** Start of Provided material **

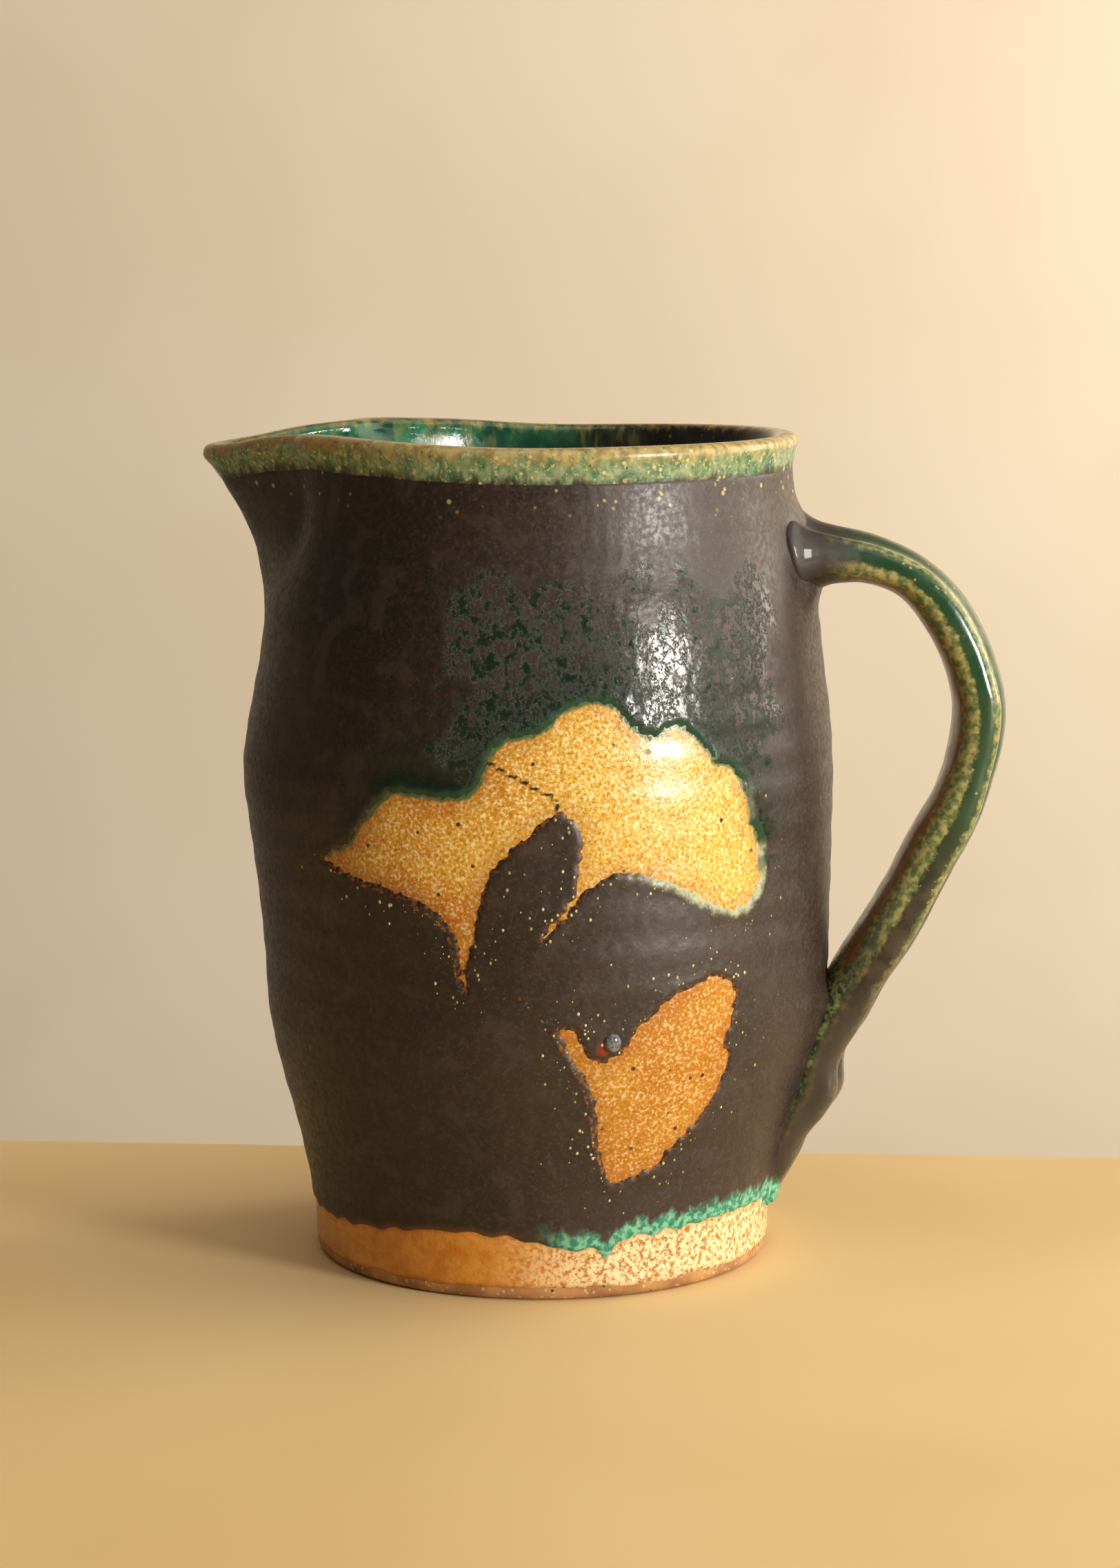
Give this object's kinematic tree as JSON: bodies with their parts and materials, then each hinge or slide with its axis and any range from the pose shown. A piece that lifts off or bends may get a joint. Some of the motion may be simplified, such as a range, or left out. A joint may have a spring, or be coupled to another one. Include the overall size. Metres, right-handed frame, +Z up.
{
  "type": "ceramic pitcher",
  "caption": "Hand-thrown stoneware pitcher with a pinched pouring spout, a pulled strap handle, dark glaze with amber leaf windows and a pale green rim.",
  "frame": {"origin": "centre of the flat foot, on the axis that the pot was thrown on", "axes": "+Z up along the throwing axis, +X towards the handle, the spout near -X, the leaf windows towards -Y"},
  "size_m": [0.1868, 0.1362, 0.1913],
  "materials": {
    "stoneware_clay": "bare fired clay, matt",
    "handle_clay": "bare fired clay, matt",
    "luting_slip": "fired slip, matt",
    "amber_glaze": "glossy amber glaze with pale grains",
    "dark_glaze": "satin brown-black glaze",
    "rim_glaze": "glossy tan and green glaze",
    "liner_glaze": "glossy dark green glaze",
    "handle_glaze": "glossy olive and brown-black glaze",
    "glaze_bead": "glossy grey bead of glaze"
  },
  "bodies": {
    "root": {"vessel": "stoneware_clay", "handle": "handle_clay", "upper_slip_joint": "luting_slip", "lower_slip_joint": "luting_slip", "amber_glaze": "amber_glaze", "dark_glaze": "dark_glaze", "rim_glaze": "rim_glaze", "liner_glaze": "liner_glaze", "handle_glaze": "handle_glaze", "glaze_bead": "glaze_bead"}
  },
  "joints": []
}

** End of Provided material **

What is expected>
Restate the whole listing exactly, leaving out nothing.

Output for this task>
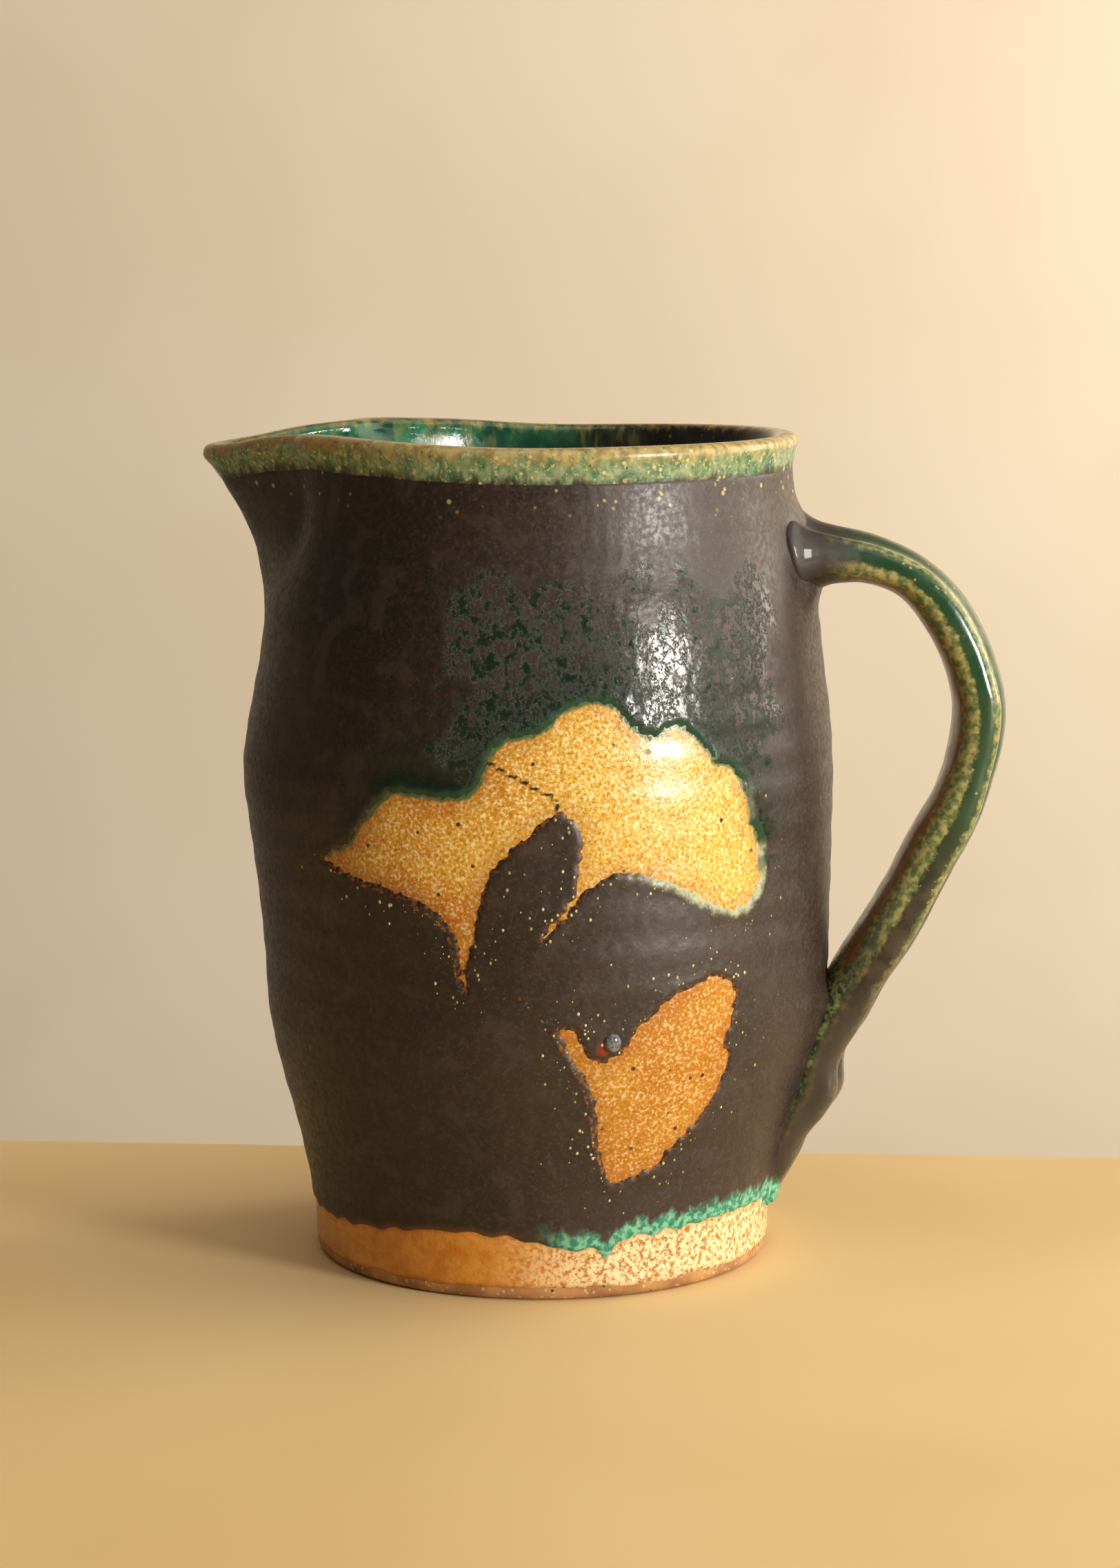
Give this object's kinematic tree as JSON: bodies with their parts and materials, then each hinge or slide with its axis and any range from the pose shown. A piece that lifts off or bends may get a joint. Some of the motion may be simplified, such as a range, or left out. A joint may have a spring, or be coupled to another one. Include the overall size. Metres, right-handed frame, +Z up.
{
  "type": "ceramic pitcher",
  "caption": "Hand-thrown stoneware pitcher with a pinched pouring spout, a pulled strap handle, dark glaze with amber leaf windows and a pale green rim.",
  "frame": {"origin": "centre of the flat foot, on the axis that the pot was thrown on", "axes": "+Z up along the throwing axis, +X towards the handle, the spout near -X, the leaf windows towards -Y"},
  "size_m": [0.1868, 0.1362, 0.1913],
  "materials": {
    "stoneware_clay": "bare fired clay, matt",
    "handle_clay": "bare fired clay, matt",
    "luting_slip": "fired slip, matt",
    "amber_glaze": "glossy amber glaze with pale grains",
    "dark_glaze": "satin brown-black glaze",
    "rim_glaze": "glossy tan and green glaze",
    "liner_glaze": "glossy dark green glaze",
    "handle_glaze": "glossy olive and brown-black glaze",
    "glaze_bead": "glossy grey bead of glaze"
  },
  "bodies": {
    "root": {"vessel": "stoneware_clay", "handle": "handle_clay", "upper_slip_joint": "luting_slip", "lower_slip_joint": "luting_slip", "amber_glaze": "amber_glaze", "dark_glaze": "dark_glaze", "rim_glaze": "rim_glaze", "liner_glaze": "liner_glaze", "handle_glaze": "handle_glaze", "glaze_bead": "glaze_bead"}
  },
  "joints": []
}